MEXICO: PepsiCo outlines five-year plan for Mexico
PepsiCo generated MXN4bn, or US$295m, in sales in Mexico in 2012
PepsiCo has set out plans to spend US$5bn over the next five years on expanding its business in Mexico.
Chairman and CEO Indra Nooyi said today (24 January) the US food and beverage giant saw "tremendous opportunities" for growth in the country.
PepsiCo, which sells products including Quaker cereals and Sabritas crisps in Mexico, will invest in areas including innovation, brand building and production.
The company's plans were announced as fellow food giant Nestle announced it is to invest US$1bn into its Mexican operations with the construction of two factories.

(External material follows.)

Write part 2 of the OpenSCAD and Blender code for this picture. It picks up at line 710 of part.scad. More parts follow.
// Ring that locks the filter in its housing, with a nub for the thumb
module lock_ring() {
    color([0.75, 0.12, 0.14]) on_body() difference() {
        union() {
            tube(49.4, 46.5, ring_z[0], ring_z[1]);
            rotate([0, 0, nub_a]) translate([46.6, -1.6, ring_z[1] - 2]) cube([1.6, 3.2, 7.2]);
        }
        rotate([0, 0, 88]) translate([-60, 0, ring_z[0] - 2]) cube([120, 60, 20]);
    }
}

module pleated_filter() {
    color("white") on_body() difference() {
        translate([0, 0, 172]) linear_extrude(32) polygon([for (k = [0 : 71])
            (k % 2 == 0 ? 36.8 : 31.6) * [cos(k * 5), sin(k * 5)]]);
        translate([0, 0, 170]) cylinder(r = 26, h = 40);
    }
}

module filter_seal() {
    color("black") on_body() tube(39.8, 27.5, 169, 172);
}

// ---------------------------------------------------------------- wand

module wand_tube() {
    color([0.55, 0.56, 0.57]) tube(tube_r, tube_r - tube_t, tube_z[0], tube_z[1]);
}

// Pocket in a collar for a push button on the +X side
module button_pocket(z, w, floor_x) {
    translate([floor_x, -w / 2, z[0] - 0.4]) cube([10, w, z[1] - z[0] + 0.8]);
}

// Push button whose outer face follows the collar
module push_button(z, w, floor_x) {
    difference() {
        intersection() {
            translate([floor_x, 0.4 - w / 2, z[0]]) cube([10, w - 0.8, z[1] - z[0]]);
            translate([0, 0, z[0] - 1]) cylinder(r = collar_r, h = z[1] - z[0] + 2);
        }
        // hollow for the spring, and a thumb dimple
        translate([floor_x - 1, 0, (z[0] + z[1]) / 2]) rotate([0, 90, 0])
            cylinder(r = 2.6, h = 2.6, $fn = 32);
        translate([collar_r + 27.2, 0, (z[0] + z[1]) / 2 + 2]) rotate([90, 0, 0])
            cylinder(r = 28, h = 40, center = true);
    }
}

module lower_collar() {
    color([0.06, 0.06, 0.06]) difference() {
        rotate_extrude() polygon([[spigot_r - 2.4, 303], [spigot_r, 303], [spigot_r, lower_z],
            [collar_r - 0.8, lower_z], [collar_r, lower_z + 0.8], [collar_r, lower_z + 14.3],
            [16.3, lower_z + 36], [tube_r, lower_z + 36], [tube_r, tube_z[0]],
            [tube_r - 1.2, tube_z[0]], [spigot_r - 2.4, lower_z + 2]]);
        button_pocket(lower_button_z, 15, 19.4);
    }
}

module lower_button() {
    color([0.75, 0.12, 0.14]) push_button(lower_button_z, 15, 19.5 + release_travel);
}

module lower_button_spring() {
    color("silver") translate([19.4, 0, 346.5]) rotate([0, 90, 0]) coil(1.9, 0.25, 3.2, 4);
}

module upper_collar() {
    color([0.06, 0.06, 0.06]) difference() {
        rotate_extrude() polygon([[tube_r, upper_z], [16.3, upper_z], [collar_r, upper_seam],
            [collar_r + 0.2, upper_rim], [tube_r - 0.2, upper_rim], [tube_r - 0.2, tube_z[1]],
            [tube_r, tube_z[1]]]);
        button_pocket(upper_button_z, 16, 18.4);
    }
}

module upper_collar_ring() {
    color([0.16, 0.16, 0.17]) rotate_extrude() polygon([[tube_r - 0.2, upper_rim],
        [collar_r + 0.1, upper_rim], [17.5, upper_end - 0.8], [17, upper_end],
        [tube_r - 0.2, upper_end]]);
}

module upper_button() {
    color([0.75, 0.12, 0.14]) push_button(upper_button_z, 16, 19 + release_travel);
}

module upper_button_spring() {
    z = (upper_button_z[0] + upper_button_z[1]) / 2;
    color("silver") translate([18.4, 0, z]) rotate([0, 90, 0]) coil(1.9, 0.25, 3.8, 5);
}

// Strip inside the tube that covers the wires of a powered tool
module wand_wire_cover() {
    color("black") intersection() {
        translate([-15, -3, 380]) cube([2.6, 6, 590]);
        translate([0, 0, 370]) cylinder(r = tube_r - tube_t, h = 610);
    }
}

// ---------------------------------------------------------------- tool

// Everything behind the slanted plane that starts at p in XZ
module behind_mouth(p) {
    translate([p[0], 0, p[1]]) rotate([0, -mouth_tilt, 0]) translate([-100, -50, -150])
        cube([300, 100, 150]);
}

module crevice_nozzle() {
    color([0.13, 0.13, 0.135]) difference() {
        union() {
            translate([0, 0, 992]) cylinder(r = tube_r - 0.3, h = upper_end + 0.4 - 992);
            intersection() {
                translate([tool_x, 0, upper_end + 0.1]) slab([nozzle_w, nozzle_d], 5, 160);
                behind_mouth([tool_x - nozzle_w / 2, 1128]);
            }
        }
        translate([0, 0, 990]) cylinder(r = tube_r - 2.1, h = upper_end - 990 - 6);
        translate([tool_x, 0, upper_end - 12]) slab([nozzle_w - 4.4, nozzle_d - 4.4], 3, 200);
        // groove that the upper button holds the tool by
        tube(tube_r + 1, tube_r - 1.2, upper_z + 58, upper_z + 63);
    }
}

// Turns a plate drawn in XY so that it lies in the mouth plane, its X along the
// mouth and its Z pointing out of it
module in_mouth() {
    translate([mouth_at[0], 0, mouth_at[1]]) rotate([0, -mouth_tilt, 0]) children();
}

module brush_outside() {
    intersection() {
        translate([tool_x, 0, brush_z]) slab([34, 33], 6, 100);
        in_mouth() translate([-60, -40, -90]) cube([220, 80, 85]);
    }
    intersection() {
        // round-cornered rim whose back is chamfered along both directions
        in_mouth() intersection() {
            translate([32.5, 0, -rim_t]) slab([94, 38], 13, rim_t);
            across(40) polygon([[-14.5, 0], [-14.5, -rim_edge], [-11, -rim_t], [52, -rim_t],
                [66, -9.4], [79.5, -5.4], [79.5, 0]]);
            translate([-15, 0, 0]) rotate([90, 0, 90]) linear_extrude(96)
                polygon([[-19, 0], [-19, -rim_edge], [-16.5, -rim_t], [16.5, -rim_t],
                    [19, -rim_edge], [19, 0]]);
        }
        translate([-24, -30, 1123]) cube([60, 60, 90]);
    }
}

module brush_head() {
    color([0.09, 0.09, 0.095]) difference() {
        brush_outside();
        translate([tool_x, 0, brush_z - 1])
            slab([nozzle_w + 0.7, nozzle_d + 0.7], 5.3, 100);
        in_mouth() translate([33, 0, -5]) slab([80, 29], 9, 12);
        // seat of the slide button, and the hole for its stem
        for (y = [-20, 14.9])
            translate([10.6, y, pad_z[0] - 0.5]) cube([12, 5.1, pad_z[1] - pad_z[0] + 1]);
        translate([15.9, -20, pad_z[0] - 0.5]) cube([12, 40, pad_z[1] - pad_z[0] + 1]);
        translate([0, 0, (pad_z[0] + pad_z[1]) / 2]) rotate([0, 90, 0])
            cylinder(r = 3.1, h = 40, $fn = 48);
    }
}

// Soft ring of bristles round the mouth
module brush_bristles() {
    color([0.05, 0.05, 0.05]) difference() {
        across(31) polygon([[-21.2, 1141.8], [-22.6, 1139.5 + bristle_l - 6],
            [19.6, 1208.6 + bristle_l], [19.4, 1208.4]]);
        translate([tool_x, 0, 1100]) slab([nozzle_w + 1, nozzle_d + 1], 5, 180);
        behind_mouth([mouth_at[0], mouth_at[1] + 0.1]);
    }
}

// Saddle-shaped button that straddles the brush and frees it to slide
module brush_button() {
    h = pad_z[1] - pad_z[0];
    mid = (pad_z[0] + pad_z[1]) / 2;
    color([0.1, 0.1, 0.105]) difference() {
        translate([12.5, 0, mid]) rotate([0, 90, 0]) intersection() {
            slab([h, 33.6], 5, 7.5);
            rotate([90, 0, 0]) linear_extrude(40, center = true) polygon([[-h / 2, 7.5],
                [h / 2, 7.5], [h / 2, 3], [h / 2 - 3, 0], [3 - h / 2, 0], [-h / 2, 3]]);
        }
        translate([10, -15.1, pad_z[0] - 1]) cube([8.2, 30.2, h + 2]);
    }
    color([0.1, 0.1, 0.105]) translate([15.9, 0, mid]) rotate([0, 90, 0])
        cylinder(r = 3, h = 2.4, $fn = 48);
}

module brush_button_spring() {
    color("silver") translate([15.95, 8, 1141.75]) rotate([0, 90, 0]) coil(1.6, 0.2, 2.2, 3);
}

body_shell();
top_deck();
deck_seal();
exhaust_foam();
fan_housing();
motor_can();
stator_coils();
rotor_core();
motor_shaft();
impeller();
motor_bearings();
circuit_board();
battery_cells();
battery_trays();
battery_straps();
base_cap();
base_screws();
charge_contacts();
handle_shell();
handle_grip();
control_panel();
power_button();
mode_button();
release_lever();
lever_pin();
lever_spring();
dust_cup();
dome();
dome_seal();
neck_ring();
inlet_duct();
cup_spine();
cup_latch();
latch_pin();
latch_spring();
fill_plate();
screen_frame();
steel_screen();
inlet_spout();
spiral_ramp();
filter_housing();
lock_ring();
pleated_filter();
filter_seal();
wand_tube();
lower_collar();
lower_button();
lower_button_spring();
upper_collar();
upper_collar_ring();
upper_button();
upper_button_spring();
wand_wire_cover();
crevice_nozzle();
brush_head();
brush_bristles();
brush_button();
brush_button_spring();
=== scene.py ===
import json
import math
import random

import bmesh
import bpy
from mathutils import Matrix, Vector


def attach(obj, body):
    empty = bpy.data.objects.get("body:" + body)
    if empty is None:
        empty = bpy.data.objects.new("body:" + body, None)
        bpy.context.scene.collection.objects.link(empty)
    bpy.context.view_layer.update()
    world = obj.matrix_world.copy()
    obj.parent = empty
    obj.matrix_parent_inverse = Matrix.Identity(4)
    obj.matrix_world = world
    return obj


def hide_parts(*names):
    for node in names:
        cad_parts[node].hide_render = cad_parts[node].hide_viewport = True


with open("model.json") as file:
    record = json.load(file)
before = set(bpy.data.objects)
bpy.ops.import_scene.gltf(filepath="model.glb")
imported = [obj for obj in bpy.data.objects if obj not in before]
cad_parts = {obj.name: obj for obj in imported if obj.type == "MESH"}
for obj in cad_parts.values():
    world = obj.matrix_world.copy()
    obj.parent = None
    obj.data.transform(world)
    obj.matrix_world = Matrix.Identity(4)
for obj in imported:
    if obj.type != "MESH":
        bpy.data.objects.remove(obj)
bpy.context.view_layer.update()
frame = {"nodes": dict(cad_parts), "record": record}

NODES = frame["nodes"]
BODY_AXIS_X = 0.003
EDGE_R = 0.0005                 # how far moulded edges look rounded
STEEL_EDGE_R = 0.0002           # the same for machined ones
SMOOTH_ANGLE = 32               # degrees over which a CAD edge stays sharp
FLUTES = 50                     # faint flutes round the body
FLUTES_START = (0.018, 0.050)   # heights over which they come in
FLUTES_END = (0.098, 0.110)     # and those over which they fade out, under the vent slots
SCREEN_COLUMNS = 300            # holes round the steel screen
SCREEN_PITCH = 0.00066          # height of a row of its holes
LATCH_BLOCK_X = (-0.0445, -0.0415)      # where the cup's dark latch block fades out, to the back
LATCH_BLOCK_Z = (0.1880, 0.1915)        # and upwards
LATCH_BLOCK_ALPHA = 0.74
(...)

PepsiCo plans to add manufacturing lines at its plants to boost capacity and invest in its distribution network in the country.

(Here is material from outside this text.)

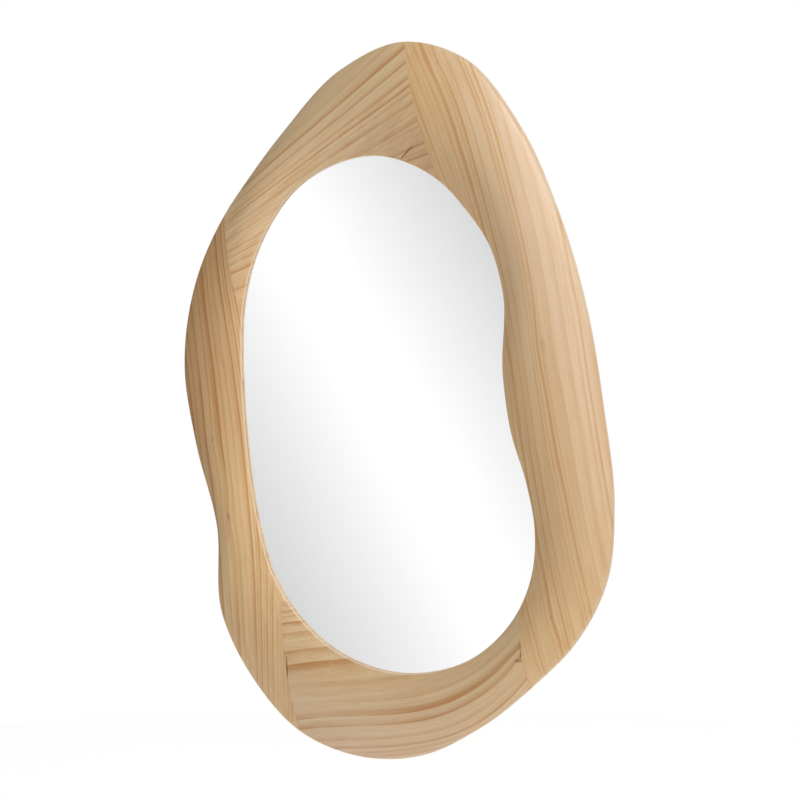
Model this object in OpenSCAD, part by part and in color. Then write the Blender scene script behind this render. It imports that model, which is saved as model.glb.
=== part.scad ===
// Wall mirror with a free-form frame of four jointed pine boards.
// Millimetres. +X is the viewer's right, -Y the front, +Z up.
// Heights (h) are measured forward from the flat back of the frame.

/* [Frame] */
// Height of the frame over all
frame_h = 900; // [700:10:1100]
// Height of the frame's inner edge above its back
lip_h = 14; // [12:0.5:16]
// Height at which the back bevel meets the side wall
bevel_h = 9; // [6:0.5:11]
// How far the back bevel runs in from the side wall
bevel_w = 9; // [4:0.5:12]
// Width of the chamfer where the front meets the side wall
rim_ease = 2.5; // [1:0.5:4]
// Width of the chamfer along the opening
lip_ease = 1.5; // [0.5:0.5:2]
// Smoothing steps between neighbouring stations
steps = 5; // [3:1:6]

/* [Joints] */
// Dowel diameter
dowel_d = 8; // [6:1:8]
// Dowel length, half of it in each board
dowel_l = 30; // [20:1:32]
// Height of the dowels above the frame's back
dowel_h = 14; // [12:0.5:15]

/* [Glass and backing] */
// Thickness of the silvered glass
glass_t = 4; // [3:1:4]
// Thickness of the soft tape between glass and frame
tape_t = 0.5; // [0.5:0.5:1]
// Width of the soft tape
tape_w = 7.5; // [5:0.5:8]
// Thickness of the felt between glass and backing
pad_t = 1; // [0.5:0.5:1]
// Thickness of the fibreboard backing, flush with the frame's back
panel_t = 4; // [3:0.5:4]
// Width of the rebate round the opening
rebate_w = 10; // [9:0.5:12]
// Gap round the glass in the rebate
glass_gap = 1; // [0.5:0.5:2]
// Gap round the backing in the rebate
panel_gap = 0.6; // [0.3:0.1:1]

/* [Turn buttons] */
// Length of a turn button
button_l = 32; // [26:1:36]
// Width of a turn button
button_w = 12; // [10:1:14]
// Thickness of a turn button
button_t = 1.5; // [1:0.5:2]
// Distance of the button screws from the opening
button_out = 21; // [19:1:24]
// Shank diameter of the screws
screw_d = 3.5; // [3:0.5:4]
// Length of the screws under the head
screw_l = 14; // [10:1:14]

/* [Hangers] */
// Height of the hanger rings' hinge above the middle
hanger_z = 120; // [90:5:150]
// Place of the left hanger across the frame
hanger_left_x = -247; // [-252:1:-240]
// Place of the right hanger across the frame
hanger_right_x = 200; // [190:1:215]
// Length of the strap below the hinge
strap_l = 40; // [36:1:46]
// Width of the strap
strap_w = 12; // [11:0.5:12]
// Thickness of the folded strap
strap_t = 2; // [1.5:0.5:2.5]
// Wire diameter of the D ring
wire_d = 3; // [2.5:0.5:3]
// Distance between the ring's two straight sides, wire centre to centre
ring_w = 19; // [19:1:24]
// Length of the ring's straight sides
ring_side = 5; // [3:1:8]
// Lean of the ring on to the frame's back, degrees
ring_lean = 2; // [1:0.5:2]

/* [Wall bumpers] */
// Diameter of a bumper
bumper_d = 18; // [14:1:22]
// Thickness of a bumper
bumper_t = 8; // [7:0.5:10]

/* [Hidden] */
$fn = 48;

pine = "burlywood";
steel = "lightgray";
k = frame_h / 900;                 // the outline grows with the frame
crest_max = 40;                    // thickest place of the boards
back_y = (crest_max - bumper_t) / 2;
fit = 0.05;                        // radial clearance of pins and screws
gap = 0.3;                         // clearance between moving pieces
panel_h = panel_t;
glass_h = panel_t + pad_t;
rebate_h = glass_h + glass_t + tape_t;
knuckle_r = wire_d / 2 + 0.08 + 1;
knuckle_y = back_y + knuckle_r;
head_h = 2;
head_r = screw_d;

// Stations round the ring, clockwise from the joint at the upper left:
// outer x, outer z, inner x, inner z, height of the crest, height of the rim.
// Each joint is the flat cut between its own outer and inner points.
STATIONS = [
    [-231, 236, -213, 102, 28, 22],     // joint, upper left
    [-201, 276, -189, 193, 30, 22],
    [-147, 340, -125, 276, 33, 22],
    [-65, 417, -17, 310, 37, 23],
    [22, 449, 65, 279, 40, 24],         // joint, top
    [95, 429, 98, 247, 40, 24],
    [168, 349, 130, 204, 40, 22],
    [218, 249, 148, 149, 40, 20],
    [256, 133, 149, 46, 40, 20],
    [279, 13, 160, -24, 40, 20],
    [294, -108, 181, -87, 39, 23],
    [286, -199, 192, -142, 37, 26],
    [246, -279, 189, -196, 36, 26],
    [193, -336, 173, -241, 34, 26],     // joint, lower right
    [120, -398, 111, -309, 33, 25],
    [42, -440, 15, -339, 32, 22],
    [-46, -450, -87, -315, 32, 21],
    [-127, -427, -157, -249, 32, 21],   // joint, lower left
    [-194, -366, -173, -221, 32, 21],
    [-240, -283, -187, -178, 32, 22],
    [-247, -167, -199, -123, 31, 22],
    [-277, -61, -208, -52, 30, 22],
    [-293, 39, -213, 15, 29, 22],
    [-274, 151, -214, 66, 28, 22]
];
N = len(STATIONS);
TOP_LEFT = 0;
TOP = 4;
LOW_RIGHT = 13;
LOW_LEFT = 17;

// Dowels as [joint, how far from its outer towards its inner point], the turn
// buttons along the opening (in stations), the bumpers and the strap's holes
DOWELS = [
    [TOP_LEFT, 0.22], [TOP_LEFT, 0.37], [TOP, 0.24], [TOP, 0.74],
    [LOW_RIGHT, 0.26], [LOW_RIGHT, 0.56], [LOW_LEFT, 0.25], [LOW_LEFT, 0.68]
];
BUTTONS = [1.2, 3.25, 6.6, 9.3, 13.55, 15.3, 18.2, 21.8];
BUMPERS = [[-128, 317], [157, 252], [-170, -333], [224, -219]];
STRAP_HOLES = [10, 30];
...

The group plans to expand the range of products it sells in Mexico. It also intends to "strengthen" its R&D in the country, including a site in Monterrey that focuses on the baking category.
PepsiCo generated MXN4bn (US$295.4m) of sales in Mexico in 2012. The company is set to publish its 2013 group results next month. PepsiCo's last official comment on its sales in Mexico were for the second quarter of 2013, when it saw sales increase 7% on an organic basis.